Questa mappa bene introduce quel principio di estensione che fa di questa documenta una sorta di caleidoscopio, una piattaforma che apre su molteplici voci che spesso si intersecano, tra opere, dibattiti, pubblicazioni, punti di incontro.
Il principio da cui si origina la storia di Ruangrupa e su cui si basa concettualmente documenta fifteen è quello del “lumbung” (rice-barn): la pratica indonesiana, in essere nelle comunità rurali, che prevede che il surplus del raccolto sia messo a disposizione della comunità.
Come spiega ancora Ameng, “lumbung”: “it’s an economic model where we share our resources and generate projects and businesses that contribute to the collective. For example, if you have the skill of a writer, you can contribute as a writer, if you have the skill of a musician, you can contribute with your music”.
Perciò ruangrupa ha esteso l’invito ad altri, che si sono riuniti nell’Artistic team; insieme hanno chiamato i presenti alla mostra, che a loro volta hanno potuto coinvolgere altri autori.
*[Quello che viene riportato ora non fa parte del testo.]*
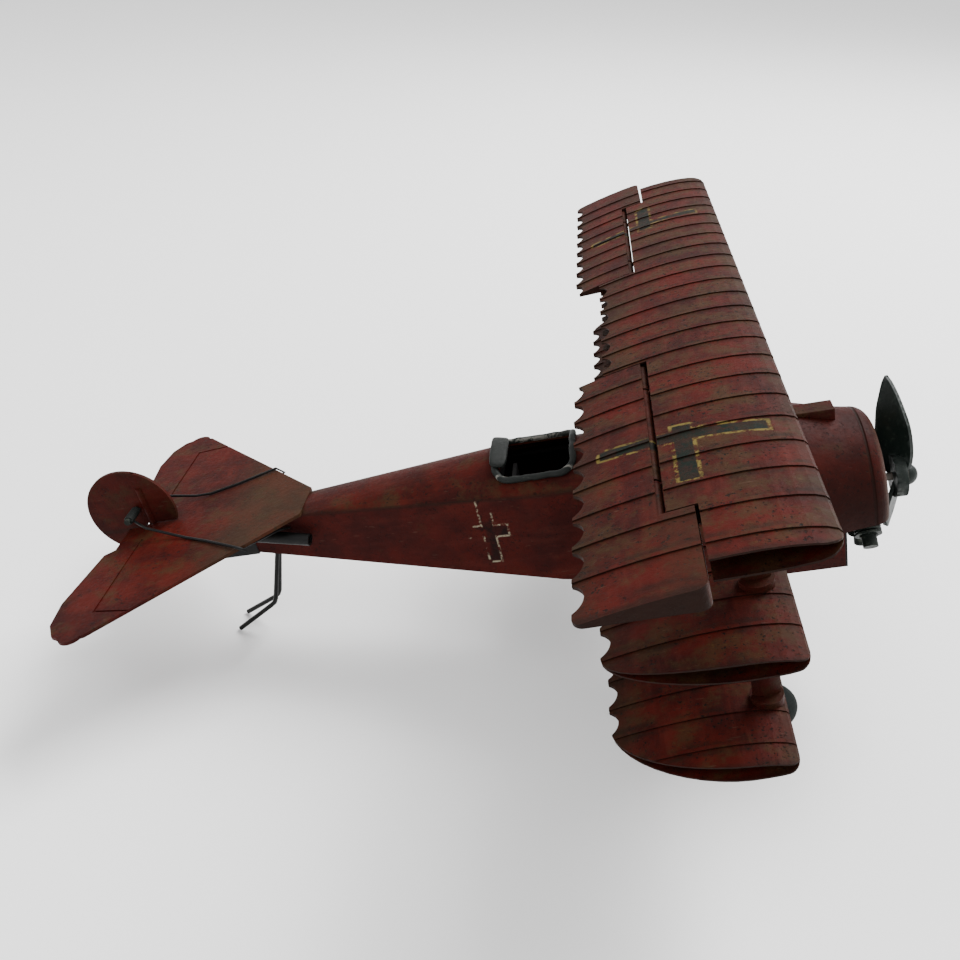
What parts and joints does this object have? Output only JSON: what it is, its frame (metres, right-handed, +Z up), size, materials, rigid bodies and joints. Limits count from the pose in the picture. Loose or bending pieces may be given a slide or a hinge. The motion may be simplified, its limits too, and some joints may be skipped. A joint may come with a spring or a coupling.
{
  "type": "triplane scale model",
  "caption": "Painted sheet-metal display model of an early triplane fighter with working propeller, wheels, ailerons and rudder.",
  "frame": {"origin": "centre of the footprint on the ground plane, the model standing on its two wheels and tail skid", "axes": "+X towards the propeller, +Y to the left wing tips, +Z up from the ground"},
  "size_m": [0.3492, 0.34, 0.1725],
  "materials": {
    "red_paint": "worn satin oxide-red paint",
    "dark_green_paint": "worn satin dark green paint",
    "dark_iron": "dull dark metal",
    "blackened_steel": "blackened wire and tube",
    "bare_steel": "tarnished",
    "tyre_rubber": "matt",
    "dark_leather": "black-green padded edging",
    "black_binding": "waxed black binding"
  },
  "bodies": {
    "airframe": {"fuselage_shell": "red_paint", "firewall": "dark_iron", "front_deck": "red_paint", "cockpit_deck": "red_paint", "rear_deck": "red_paint", "coaming": "dark_leather", "headrest": "dark_leather", "seat": "dark_leather", "cowling": "red_paint", "cowl_strip": "dark_iron", "crankcase": "dark_iron", "cylinders": "dark_iron", "top_wing_skin": "red_paint", "top_wing_underside": "red_paint", "top_wing_ribs": "red_paint", "middle_wing_skin": "red_paint", "middle_wing_underside": "red_paint", "lower_wing_left_skin": "red_paint", "lower_wing_left_underside": "red_paint", "lower_wing_right_skin": "red_paint", "lower_wing_right_underside": "red_paint", "aileron_pin_left": "bare_steel", "aileron_pin_right": "bare_steel", "upper_strut_left": "red_paint", "upper_strut_right": "red_paint", "lower_strut_left": "red_paint", "lower_strut_right": "red_paint", "strut_sockets": "red_paint", "cabane_left": "red_paint", "cabane_right": "red_paint", "leg_left": "red_paint", "leg_right": "red_paint", "axle": "bare_steel", "axle_fairing": "red_paint", "axle_cap_left": "bare_steel", "axle_cap_right": "bare_steel", "tailplane": "red_paint", "tail_post": "red_paint", "rudder_pin": "bare_steel", "control_cable_left": "blackened_steel", "control_cable_right": "blackened_steel", "brace_left": "blackened_steel", "brace_right": "blackened_steel", "tail_skid_left": "blackened_steel", "tail_skid_right": "blackened_steel", "tail_plate": "blackened_steel"},
    "propeller_body": {"propeller_shaft": "bare_steel", "propeller": "dark_green_paint", "propeller_washer": "bare_steel", "propeller_nut": "dark_green_paint"},
    "wheel_left_body": {"wheel_left": "dark_green_paint", "tyre_left": "tyre_rubber"},
    "wheel_right_body": {"wheel_right": "dark_green_paint", "tyre_right": "tyre_rubber"},
    "aileron_left_body": {"aileron_left": "red_paint"},
    "aileron_right_body": {"aileron_right": "red_paint"},
    "rudder_body": {"rudder": "red_paint", "rudder_horn": "dark_iron", "horn_bindings": "black_binding"}
  },
  "joints": [
    {"name": "propeller_turn", "type": "hinge", "parent": "airframe", "child": "propeller_body", "pos_m": [0.16519, 0, 0.09909], "axis": [0.9726, 0, 0.2325], "continuous": true},
    {"name": "wheel_left_turn", "type": "hinge", "parent": "airframe", "child": "wheel_left_body", "pos_m": [0.1189, 0.048, 0.014], "axis": [0, 1, 0], "continuous": true},
    {"name": "wheel_right_turn", "type": "hinge", "parent": "airframe", "child": "wheel_right_body", "pos_m": [0.1189, -0.048, 0.014], "axis": [0, 1, 0], "continuous": true},
    {"name": "aileron_left_swing", "type": "hinge", "parent": "airframe", "child": "aileron_left_body", "pos_m": [0.05537, 0.107, 0.15876], "axis": [0, 1, 0], "range_deg": [-15, 15]},
    {"name": "aileron_right_swing", "type": "hinge", "parent": "airframe", "child": "aileron_right_body", "pos_m": [0.05537, -0.107, 0.15876], "axis": [0, 1, 0], "range_deg": [-15, 15]},
    {"name": "rudder_swing", "type": "hinge", "parent": "airframe", "child": "rudder_body", "pos_m": [-0.14737, 0, 0.06036], "axis": [-0.2325, 0, 0.9726], "range_deg": [-8, 8], "deforming": ["control_cable_left", "control_cable_right"]}
  ]
}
Tutti i “lumbung artists” contribuiscono allo sviluppo complessivo dei diversi progetti.
La pratica aperta di Ruangrupa, che tra l’altro autogestisce a Jakarta con altri collettivi lo spazio espositivo e di lavoro chiamato Gudskul, si fonda dunque sui principi dell’orizzontalità e della relazione, come attesta, ancor prima delle opere, la scelta di invitare in maggioranza altri collettivi e il fatto che gli invitati, a loro volta, possano chiamare altri a contribuire alla loro iniziativa.
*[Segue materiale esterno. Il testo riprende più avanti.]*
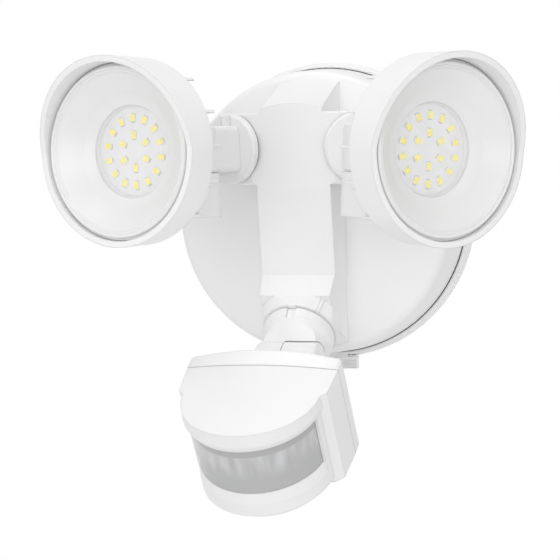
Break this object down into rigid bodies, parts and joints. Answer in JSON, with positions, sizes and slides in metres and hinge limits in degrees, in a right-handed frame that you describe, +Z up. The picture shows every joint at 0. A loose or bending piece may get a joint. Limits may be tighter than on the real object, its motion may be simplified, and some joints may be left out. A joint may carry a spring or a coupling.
{
  "type": "motion sensor security light",
  "caption": "Wall-mounted twin-head outdoor light: round plate and cover, swivelling hooded lamp heads with LED discs, and a tilting motion sensor below.",
  "frame": {"origin": "centre of the wall plate's rear face, on the axis of its wire hole", "axes": "+Z up the wall, -Y forward out of the wall, +X to the right seen from the front"},
  "size_m": [0.2069, 0.1512, 0.1982],
  "materials": {
    "white_plastic": "satin moulded white",
    "reflector_white": "smooth white bowl",
    "clear_lens": "clear polycarbonate",
    "board_white": "white masked aluminium board",
    "led_phosphor": "warm yellow phosphor",
    "window_grey": "milky grey faceted film",
    "foam_grey": "closed-cell foam",
    "seal_rubber": "dark moulded rubber",
    "board_green": "masked circuit board",
    "nut_plastic": "moulded nylon",
    "steel": "zinc plated",
    "detector_metal": "drawn metal can",
    "transformer_tape": "taped winding",
    "capacitor_sleeve": "dark sleeve",
    "terminal_plastic": "moulded nylon",
    "dial_grey": "moulded grey"
  },
  "bodies": {
    "root": {"wall_plate": "white_plastic", "plate_gasket": "foam_grey", "cover_seal": "seal_rubber", "front_cover": "white_plastic", "driver_board": "board_green", "driver_screws": "steel", "driver_transformer": "transformer_tape", "driver_capacitors": "capacitor_sleeve", "terminal_block": "terminal_plastic"},
    "latch": {"release_latch": "white_plastic"},
    "left_swivel": {"left_swivel": "white_plastic", "left_swivel_nut": "nut_plastic"},
    "left_head": {"left_housing": "white_plastic", "left_reflector": "reflector_white", "left_lens": "clear_lens", "left_led_board": "board_white", "left_led_chips": "led_phosphor", "left_hinge_bolt": "steel", "left_hinge_nut": "steel"},
    "right_swivel": {"right_swivel": "white_plastic", "right_swivel_nut": "nut_plastic"},
    "right_head": {"right_housing": "white_plastic", "right_reflector": "reflector_white", "right_lens": "clear_lens", "right_led_board": "board_white", "right_led_chips": "led_phosphor", "right_hinge_bolt": "steel", "right_hinge_nut": "steel"},
    "collar": {"sensor_collar": "white_plastic", "collar_nut": "nut_plastic"},
    "sensor": {"sensor_housing": "white_plastic", "sensor_rear_cover": "white_plastic", "pir_window": "window_grey", "sensor_board": "board_green", "pir_detector": "detector_metal", "tilt_bolt": "steel", "sensor_screws": "steel"},
    "range_dial": {"range_dial": "dial_grey"},
    "time_dial": {"time_dial": "dial_grey"},
    "dusk_dial": {"dusk_dial": "dial_grey"}
  },
  "joints": [
    {"name": "latch_slide", "type": "slide", "parent": "root", "child": "latch", "axis": [0, 0, -1], "range_m": [0, 0.0025], "stiffness_N_per_m": 400, "springref_m": -0.0005},
    {"name": "left_swivel_turn", "type": "hinge", "parent": "root", "child": "left_swivel", "pos_m": [-0.0303, -0.056, 0.0302], "axis": [-0.3746, -0.9272, 0], "range_deg": [-90, 90]},
    {"name": "left_head_pan", "type": "hinge", "parent": "left_swivel", "child": "left_head", "pos_m": [-0.03966, -0.07918, 0.0302], "axis": [-0.0485, 0.0196, 0.9986], "range_deg": [-63.5, 8.5]},
    {"name": "right_swivel_turn", "type": "hinge", "parent": "root", "child": "right_swivel", "pos_m": [0.0303, -0.056, 0.0302], "axis": [0.3746, -0.9272, 0], "range_deg": [-90, 90]},
    {"name": "right_head_pan", "type": "hinge", "parent": "right_swivel", "child": "right_head", "pos_m": [0.03966, -0.07918, 0.0302], "axis": [0.0485, 0.0196, 0.9986], "range_deg": [-45.5, 26.5]},
    {"name": "sensor_swivel", "type": "hinge", "parent": "root", "child": "collar", "pos_m": [0, -0.05484, -0.05349], "axis": [0, -0.766, -0.6428], "range_deg": [-70, 70]},
    {"name": "sensor_tilt", "type": "hinge", "parent": "collar", "child": "sensor", "pos_m": [0, -0.07085, -0.06693], "axis": [1, 0, 0], "range_deg": [-31, 28]},
    {"name": "range_dial_turn", "type": "hinge", "parent": "sensor", "child": "range_dial", "pos_m": [-0.014, -0.09944, -0.11266], "axis": [0, -0.527, 0.8499], "range_deg": [-135, 135]},
    {"name": "time_dial_turn", "type": "hinge", "parent": "sensor", "child": "time_dial", "pos_m": [0, -0.09944, -0.11266], "axis": [0, -0.527, 0.8499], "range_deg": [-135, 135]},
    {"name": "dusk_dial_turn", "type": "hinge", "parent": "sensor", "child": "dusk_dial", "pos_m": [0.014, -0.09944, -0.11266], "axis": [0, -0.527, 0.8499], "range_deg": [-135, 135]}
  ]
}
Nell’intento di promuovere nuove modalità di convivenza, anche il linguaggio utilizzato, secondo la “lumbung practice” mette insieme termini provenienti da diversi paesi, per creare una polifonia, come è documentato dal Glossario.
E poiché il linguaggio è politica, ad esempio il neologismo “Ruruhaus”, che dà il nome a una delle sedi espositive in cui si dibatte, ci si incontra, si sosta e ci si riposa, unisce il termine indonesiano “Ruru” (spazio) a quello tedesco “Haus” (casa). 
Visitando la mostra ci si sente infatti membri momentanei di tante diverse comunità.
Strettamente connesso, come dichiarano gli artisti di Ruangrupa, alla cultura indonesiana, il loro lavoro ha portato a Kassel, nel cuore dell’Europa, numerose realtà legate a loro volta alla propria identità e alle emergenze locali: dalla catastrofe climatica che genera l’immigrazione ai rifiuti che sommergono il pianeta, dalla crisi dell’agricoltura e dell’allevamento, fonti economiche principali di molti territori, alla censura operata dai regimi di diverse nazioni, dai rapporti tra primo e terzo mondo nel sistema dell’arte al nesso tra arte e colonialismo, dalle lotte per i diritti civili alla xenofobia, dalla vita nelle comunità rurali alla loro difficile sopravvivenza, declinati tra installazioni, assemblaggi, riciclo, video, film, mappe concettuali, documenti d’archivio, scrittura, disegno, pittura e radio (“lumbung Radio”).
È una mostra in cui irrompe la realtà, in alcuni casi raccontata quasi a livello documentale, in molti altri mediata dai linguaggi dell’arte: è un’arte impegnata e propositiva, combattiva e conflittuale che non si limita alla presentazione delle attuali contraddizioni, del dramma ecologico e delle ingiustizie socio-economiche ma che indica modelli alternativi all’esistente, a cominciare dall’ecosostenibilità.
Una maniera di porsi non aggressiva ma piuttosto basata sulla solidarietà e l’amicizia, e ben documentata dalla sezione “Meydan” del Public Program, che raccoglie gli incontri: i “lumbung calling” avvenuti nel corso del 2021 tra i diversi partecipanti per progettare la mostra, che danno conto dei valori “lumbung”, quali Local Anchor, Humor, Independence, Generosity, Transparency, Sufficiency, Regeneration.
La mostra dispiega un vasto mondo in fermento, da cui è quasi totalmente escluso quello europeo e nordamericano, che fa del principio assembleare, caro alla controcultura occidentale degli anni Settanta, il suo punto di forza. Apoteosi dell’arte di gruppo e della definitiva caduta di ogni perimetro disciplinare, questa documenta coraggiosa si è conquistata un ruolo di primo piano nella storia della manifestazione tedesca.